Sex is also a very good way to reveal character. A Romeo Void song from the eighties says “I might like you better if we slept together” but in writing I use a variant. I might know you better if we slept together. A person or character who is literally naked is often metaphorically so as well. Small actions can be magnified to reveal larger truths. For example, think of the differences that can be revealed by a light switch. In many situations, the most you might be able to reveal about a character through the use of a light switch is whether or not they feel it is important to conserve energy. (Of course, having said this I can now think of many other ways to use it… but we’ll address that another time.)

Now put that light switch in a sex scene. Your female protagonist meets her husband at the door dressed only in one of his dress shirts. As he puts down his briefcase, she grabs him by the tie and walks backwards down the hall, dragging him to the bedroom. As she enters the bedroom, she turns off the light.

What have we revealed or hinted at? There is no single answer. But we have greatly increased the revelation of personality for the character. She may be daring enough to do the dress shirt, but self-conscious enough about her body to not want the lights on, even with her husband. It may be the way she was raised. She may be wanting him to know what she is doing only by the other senses, forcing him not to rely on sight.

Or she may need the cover of darkness so that her lover, who is hiding in the closet, has a chance to sneak out while the husband is distracted.

In all cases, it’s not the light switch that is revealing. It is the impending sexual activity. Without that motivation, the absence or presence of light is inconsequential.

This is not to say that you have to have explicit sex in your writing, although I obviously do. But the presence of sexual motivation is a necessary factor.
Love stories aren’t about finding someone to eat pasta with by candlelight. They’re about what happens after dinner.

This is not to say that love is subservient to sex. They are just quite intimately related. Love can be powerful without sex, although it is usually not romantic love in such cases. Sex without love, on the other hand, is still a powerful tool for a writer.

Whether it’s revealing how the espionage team got the secret plans or how the sports star was convinced to throw the game, sex is a valuable part of every writer’s toolbox.

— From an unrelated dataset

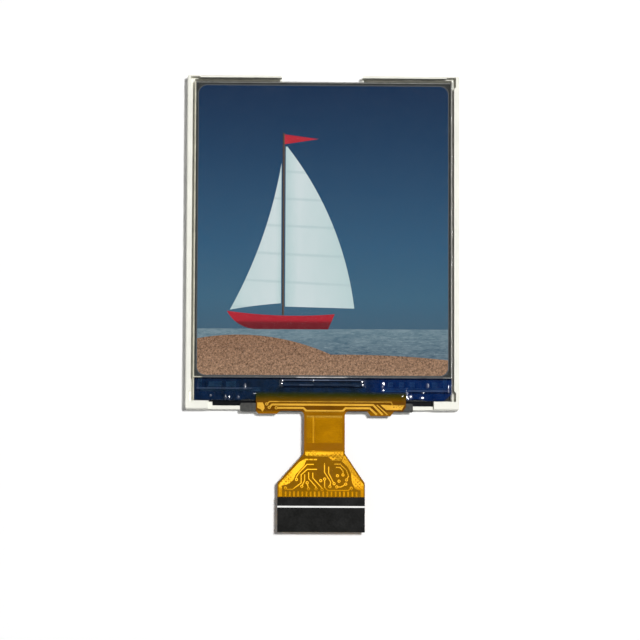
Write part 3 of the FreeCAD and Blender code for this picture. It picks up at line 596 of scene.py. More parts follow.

Call it the screwdriver to go with money’s wrench and violence’s hammer.


"Spill it, girlfriend. Which one did you do?" Jay David epitomized the stereotypical gay man, from his effeminate gestures to his immaculate sense of style, to his insistence on being called by both of his given names.

Feigning innocence, Andi dropped her oversized Versace handbag onto the booth's bench as she slid in beside it and motioned for their server. "Whatever do you mean? Unsweetened tea, please, with lemon."

The server rushed to fulfill her wish just as every straight man she'd ever met had done. It got old after a while. Perhaps that's why she so enjoyed Jay David's company. With him, there was no subterfuge, no manipulation, and no expectation--just friendship, unwavering support, and plenty of laughter.

The first person she befriended upon relocating to Chicago seven years ago rolled his eyes and sighed. "Both. I should've known. You did them both, didn't you? Honey, you gotta stop fucking the opposition. It's not good for the home team. That loss was brutal. BRUTAL!"

Andi grinned and shrugged as she nodded her thanks to the server and stirred half a packet of artificial sweetener into her tea. "What can I say? I'm good for morale."

"You ain't kidding, sweetie. Those two set a team record for double plays yesterday. They were ON. And that dinger in the top of the sixth had your name written all over it. Six for fucking eight between them, Andi! Four runs scored!"



"I'll tell you later."

"You better! Anyway, I only wish you'd juice our boys that way."

They paused long enough to order lunch. "Uh uh. Too risky. That kind of thing has the potential to cause a lot of damage, y'know, both on the field and off. In fact," Andi sipped her tea as she capped the decision in her mind, "no more teammates for me--not concurrently, anyway--even if that means no more double headers."

Jay David placed his drink on the table, carefully dabbing the corners of his mouth as if he held a fine linen napkin instead of the popular brass-and-fern eatery's red paper variety. He took a deep breath, exhaled, and launched into a tirade that stunned Andi with its vehemence.

"How dare you so casually dismiss a scenario I've been fantasizing about since my teen years? Do you have any idea how sexually arrogant you sound? Just where am I gonna get my vicarious thrills? Tell me that! I swear on my best butt plug..." He stopped upon realizing that his voice carried to the adjacent booths and continued in a much lower, but no less emphatic, tone. "I'm serious, Andi! I think anyone with a pulse would love to have the variety of your experiences--whether they admit it or not. Why would you voluntarily limit that?"

Andi raised an eyebrow. "Where did that come from? Did you get caught cybering again?" The expression on his face made a verbal response unnecessary. "Honey, you're the one limiting yourself by staying with someone who doesn't appreciate your hot, horny nature."

He held up his hands to stop the lecture, so Andi shifted gears. "I know just what you need. Both teams are on the road this coming weekend. That doesn't happen very often. Let's hit a day spa for the works--manicure, pedicure, facial, and massage--then go shoe shopping, then the latest chick flick, then dinner. My treat."

"On one condition," he cautioned as their soup and salad arrived.

Andi raised one perfectly-plucked eyebrow, a gesture that spoke much more than the proverbial picture's thousand words. She opened her mouth to add to the nonverbal response, but Jay David cut her off with a dismissive wave of his salad fork.

"Stop right there, hot pants. I know what you're going to say, and I really don't need to hear it again. My relationship with Sebastian is ... complicated." Complicated didn't begin to describe it, but in the years since Andi blew into the Windy City, it was Jay David's longest lasting relationship--that is, if she stitched their time together like a quilt, each patch lasting a couple months until their innate differences reached critical mass and drove them apart. A few days, maybe a week, would pass before their sexual chemistry pulled them back together, beginning the cycle anew.